Another situation, this one involving magic and politics both: in 1972, when I was 30 years old, and fresh with a newly minted PhD, I was hired as a philosophy teacher in an experimental California college. At the time, I saw myself as different than other teachers there, because I felt I was in touch with other dimensions of reality, which I wanted to share with students.
Being young and naive, I did not realize that touching into these other dimensions (invoking them, surrendering to them) can be used, by the ego, to manipulate one’s own position in relation to the group.
That is exactly what I did — and became politicized, indeed polarized, with another teacher who was utterly skeptical of any dimension beyond the physical, but who was, like myself, both charismatic and egocentric.
Eventually I was fired, officially because I was “too experimental,” but really, I see now, more than 30 years later, because I was too arrogant. I thought my magical perspective made me not only different than, but better than others. And I tried to wield power, accordingly.
In that one short year I learned something invaluable: only as I integrate my ego into a larger, more impersonal self can I trust myself to work in the realm of magic without danger of political contamination.
I learned that lesson easily in the public arena. In the personal arena, involving relationships with those close to me, I continue to learn that same lesson.

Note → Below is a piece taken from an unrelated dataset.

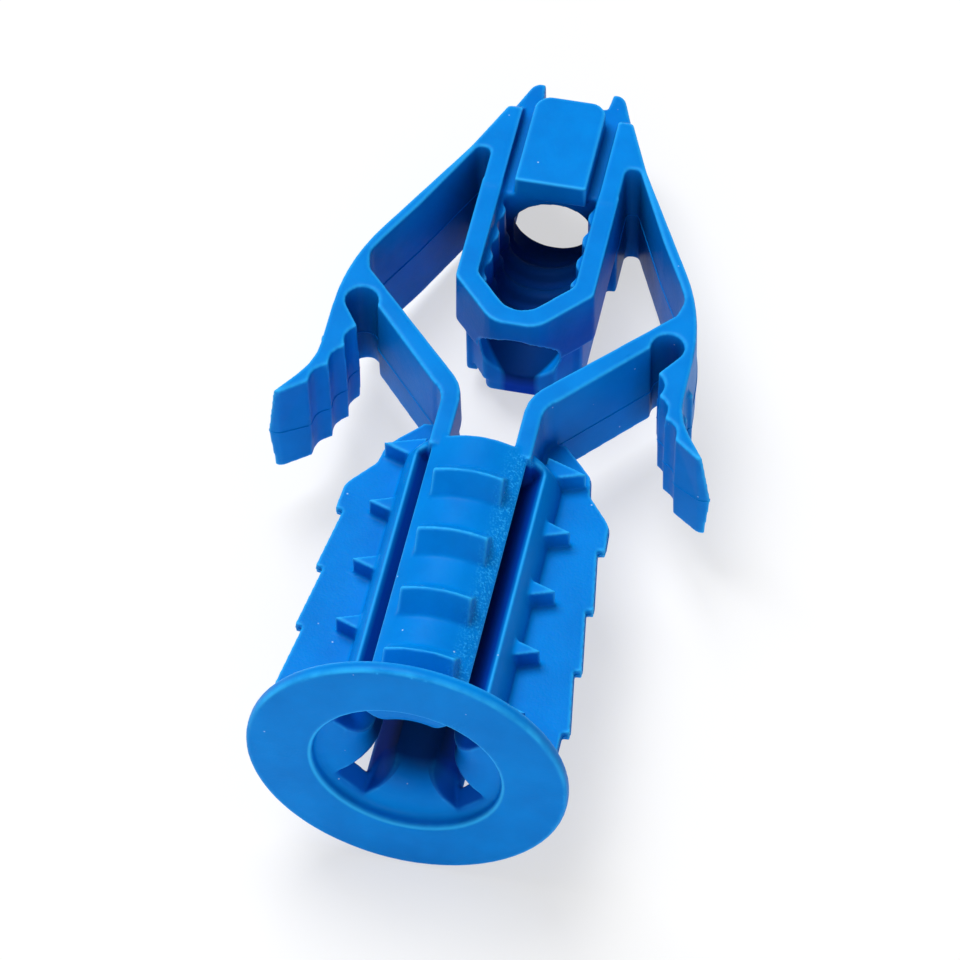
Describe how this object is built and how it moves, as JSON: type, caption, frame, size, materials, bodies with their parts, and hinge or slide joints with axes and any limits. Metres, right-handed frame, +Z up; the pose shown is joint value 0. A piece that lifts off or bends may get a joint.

Perhaps the most telling difference between magic and politics is that in accessing dimensions larger than the physical, we invoke realms where the notion of scarcity or perceived lack simply would not arise. How could it, when the universe we are no doubt only dimly aware of, is, we do sense, both infinite and expanding.
So maybe the cure for politics is magic. For if the universe offers abundance, then there is no need for conflict of any kind, for there is no scarcity, and no need for that territorial “survival of the fittest” which we grew up assuming as the natural (and national) state of affairs. Such a state of affairs is not natural, but manmade.
In reality, once we attune to the magic of the universe, we get what we need, exactly what we need, and so much much more.